Sunset in Nusa Lembongan

Sunset in Nusa Lembongan

Where never ending beauty
caresses a soft and colourful sky…

Where sea meets sky

Where sea meets sky

Nusa Lembongan

Nusa Lembongan

…And you flew
across the skies
of the
universe

A paint brush
in your
many fingered
hands

And you dipped
and twirled
bumping into clouds
of your own invention…

The sunsets while we drink beer on a bale by the mangroves

The sun sets while we drink beer on a bale by the mangroves

Ahh peace

Ahh peace

Just swam in the water and it was hot!

Just swam in the water and it was hot!

Weekend getaway on a small island

If you want peace and tranquility then Nusa Lembongan, an island just off the south east coast of Bali, is a great place to go.

Boat delivery at sunset in Nusa Lembongan

Laid-back restaurants line the beach where you can sit and marvel at the local people carrying anything, from baskets of fruit to motorbikes, off of the boats and through the waves that lap up to their thighs.  Watch the children throwing water onto the sand so that small sea worms appear which they deftly catch and put in a bucket to sell to fisherman.  Maybe you might want to buy a special seashell from these same children.

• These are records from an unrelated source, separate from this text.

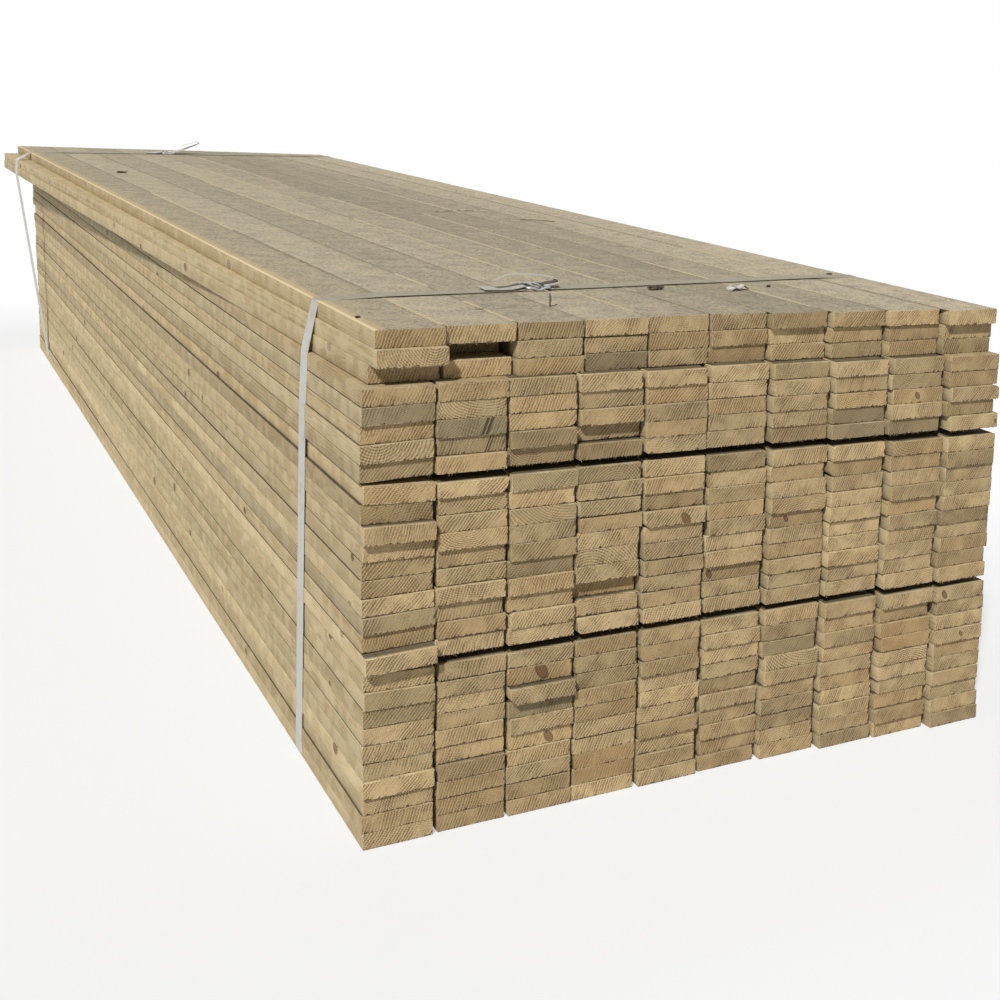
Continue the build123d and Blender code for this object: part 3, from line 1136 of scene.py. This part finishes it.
# %% A tree that bends wire
def galvanised_wire():
    """The material of the buckles: zinc with dull spangles and a little grime."""
    wire = Recipe("galvanised_wire")
    spangle, grime, _ = wire.noises(wire.place(), 700.0)
    colour = wire.mix(spangle, screen_colour(206, 210, 214), screen_colour(165, 170, 175))
    colour = wire.mix(grime.step(0.55, 0.75) * 0.5, colour, screen_colour(120, 112, 98))
    return wire.finish(colour, 0.28 + grime * 0.25, spangle, depth=0.0001, strength=0.4, Metallic=1.0)


def wire_bender():
    """The tree that turns a line of edges into round wire."""
    tree = Growth("bent_wire", {"wire_radius": 0.002, "bend_radius": 0.006, "sides": 10})
    line = tree.node("GeometryNodeMeshToCurve", None, {0: tree.given})
    bend = {0: line, "Count": 5, "Radius": tree.given.also("bend_radius"), "Limit Radius": True}
    bent = tree.node("GeometryNodeFilletCurve", {"mode": "POLY"}, bend)
    round_section = {"Resolution": tree.given.also("sides"), "Radius": tree.given.also("wire_radius")}
    circle = tree.node("GeometryNodeCurvePrimitiveCircle", None, round_section)
    swept = tree.node("GeometryNodeCurveToMesh", None, {0: bent, 1: circle, "Fill Caps": True})
    tree.end(tree.node("GeometryNodeSetShadeSmooth", None, {0: swept}), galvanised_wire())
    return tree


wire_tree = wire_bender()
print("nodes in the wire tree:", len(wire_tree.tree.nodes))

# %% The buckles
wire_radius = 0.002
buckle_half_width = strap_width / 2 + 0.003 + wire_radius
dip = 0.0026
# The ring's corners and the dips of its long sides: along, across and up, as shares
ring_shape = (
    (-1, -1, 0.4), (-1, 1, 0.4), (-0.5, 1, 0.2), (0, 1, -1), (0.5, 1, 0.2),
    (1, 1, 0.4), (1, -1, 0.4), (0.5, -1, 0.2), (0, -1, -1), (-0.5, -1, 0.2),
)
tongue_places = (-0.006, 0.006)
tongue_shape = ((-1, 0.2), (-0.6, 1), (0.6, 1), (1, 0.2))


def make_buckle(which):
    """The middle line of one buckle, led through the wire tree."""
    name, plane = f"wire_buckle_{which}", planes[which]
    _, top = taut_band(plane, buckle_across[which])
    middle = plane.point(buckle_across[which], top + strap_thickness + bar_height)

    def from_middle(along, across, lift):
        return middle + plane.across(0) * along + plane.normal * across + lift

    points = []
    for x, y, z in ring_shape:
        points.append(from_middle(x * bar_from_middle, y * buckle_half_width, Vector((0, 0, z * dip))))
    edges = [(index, (index + 1) % len(ring_shape)) for index in range(len(ring_shape))]
    for along in tongue_places:
        first = len(points)
        lifted = Vector((0, 0, dip * 0.9))
        for y, share in tongue_shape:
            points.append(from_middle(along, y * (buckle_half_width - 0.0005), lifted * share))
        edges += [(first + step, first + step + 1) for step in range(3)]
    made = wire_tree.grown(new_mesh(name, points, [], edges), wire_radius=wire_radius)
    return shown(name, made, "wire", f"buckle_{which}")


for which in planes:
    make_buckle(which)

# %% [markdown]
# The saw has left splinters hanging from the lower arrises of the ends, and fibres
# standing up from some upper ones. A second tree grows them: it sets points every few
# millimetres along the arrises, keeps a random share of them, and puts a thin cone of
# random length and lean on each.

# %% Loose wood
def loose_wood(name, pale, dark, scale):
    """The material of splinters, sawdust and chips: two tones from a fine noise."""
    fibre = Recipe(name)
    tone, rough, _ = fibre.noises(fibre.place(), scale)
    colour = fibre.mix(tone.step(0.38, 0.62), screen_colour(*dark), screen_colour(*pale))
    return fibre.finish(colour, 0.8 + rough * 0.15, tone, depth=0.0002, strength=0.5)


splinter_wood = loose_wood("splinter_wood", (196, 176, 138), (120, 98, 68), 260.0)
chip_wood = loose_wood("chip_wood", (214, 200, 166), (96, 82, 62), 90.0)
print("materials of loose wood:", splinter_wood.name, chip_wood.name)


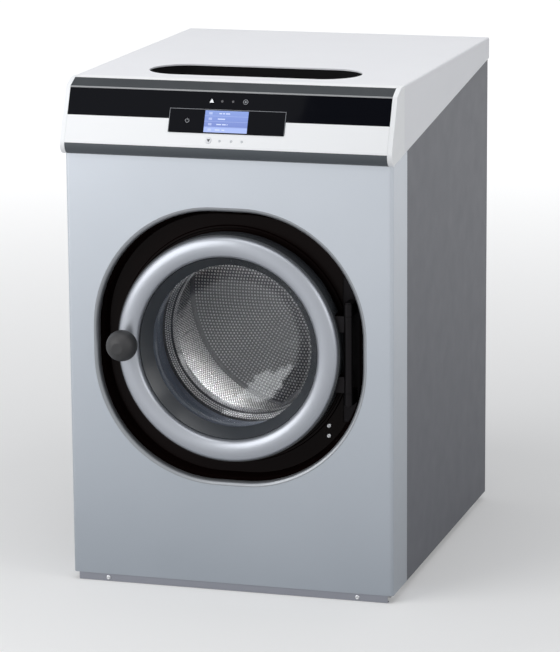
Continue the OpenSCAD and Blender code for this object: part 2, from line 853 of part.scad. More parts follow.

There are only a handful of vehicles on the island so maybe grab a motorbike driver who can take you high up on the hill for fab views.  Visit Devil’s Tear where the ocean strikes so hard against the rock that tears constantly run down the cliff until the next powerful

Sunset beach near Devil's Tear

wave hits and sprays you all over again.

Take a tour through the mangroves on a small boat and out to the ocean to snorkel through shoals of fish and above many coloured corals.  You just gently drift, on the current, to the destination where the captain picks you up again – effortless snorkelling.  Want something more energetic, get the local guys to teach you to surf.

At the far end of the mangroves and seaweed farms, sip your cocktail at sunset while lazing on a bale (gazebo) that is actually in the shallows of the ocean.  If you are lucky then the mighty volcano on Bali, Mount Agung, might show himself through distant fluffy clouds.

Busy streets of Nusa Lembongan

What a lovely relaxing weekend you can have.